Overview
Today's scientific research involves increasingly large volumes of increasingly complex data. At the same time, CPU performance has improved well beyond storage media, which can create bottlenecks in HPC environments. Read this section to learn how to optimize your storage usage and improve I/O performance on Palmetto.
Palmetto provides three data spaces: home, scratch, and paid storage.
Every user has a home directory and access to the scratch file systems. Paid storage is purchased by our research scientists to house their data and can only be accessed by users having the owner’s approval. Each data space is accessible from anywhere in the cluster.
Storage Video
The video below will walk you through the different data spaces and how they are used.
Storage Hardware Grid
The table below describes each file system on Palmetto and the hardware for the storage medium and connection to the nodes.
NAME | SIZE | DISK TYPE | FILE SYSTEM | NETWORK CONNECTION | BACKUP |
---|---|---|---|---|---|
/home | 100GB per user | HDD | zfs | ethernet | ✅ yes |
/scratch | 500TB | SSD | Indigo | IB, ethernet | ❌ no |
/scratch1 | 1933TB | HDD | beegfs | IB, ethernet | ❌ no |
/fastscratch | 168TB | NVMe | beegfs | IB, ethernet | ❌ no |
/local_scratch | 99GB - 2.7TB per node | HDD, SSD, NVMe | ext4 | internal | ❌ no |
/zfs/{group} | Varies by owner | HDD | zfs | ethernet | ✅ yes |
What do the abbreviations in the storage hardware grid mean?

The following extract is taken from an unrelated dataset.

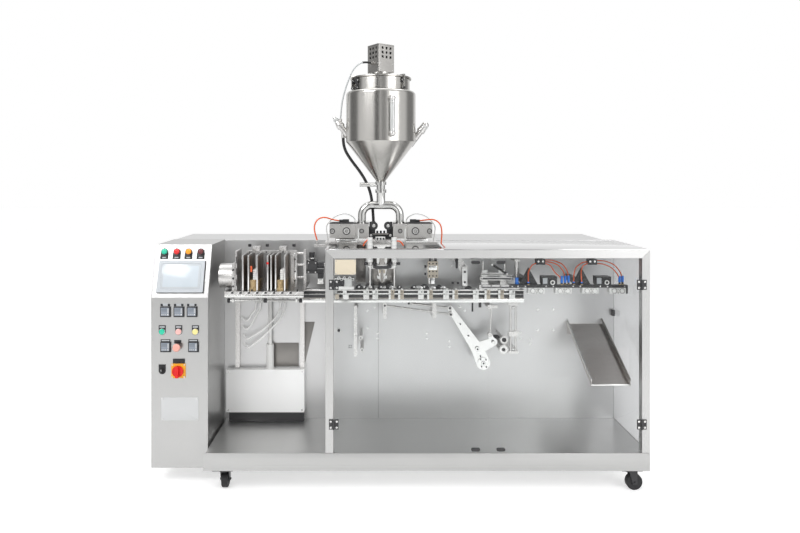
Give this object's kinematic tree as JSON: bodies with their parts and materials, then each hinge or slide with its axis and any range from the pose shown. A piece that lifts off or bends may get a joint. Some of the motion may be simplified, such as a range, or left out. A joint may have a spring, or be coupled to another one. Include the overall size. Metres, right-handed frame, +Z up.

The legend below can be used to understand the abbreviations in the storage hardware grid table.
Term | Explanation |
---|---|
HDD | Hard Disk Drive |
SSD | Solid State Drive |
NVMe | Non-Volatile Memory Express |
IB | Infiniband |
GB | Gigabyte |
TB | Terabyte |
Performance Guidelines
Generally speaking, /local_scratch
will always be the fastest file system to
use because there is no network involved. However, this space cannot be shared
between a group of nodes participating in a job, and the data must be moved to
permanent storage before the job completes.
/scratch
is our newest parallel file system that runs atop flash storage. It
performs well across most access patterns. /scratch1
is a parallel file system
that runs atop spinning disk drives and is best suited for workflows issuing
sequential, large read or write requests. /fastscratch
is also a parallel file
system but runs atop NVMe flash drives and is best suited for workflows having
small, random read or write access patterns. However, /fastscratch
will also
run well with any kind of sequential workload.
The Palmetto support team encourages you to test your workflows against all three file systems to see which one works best for you.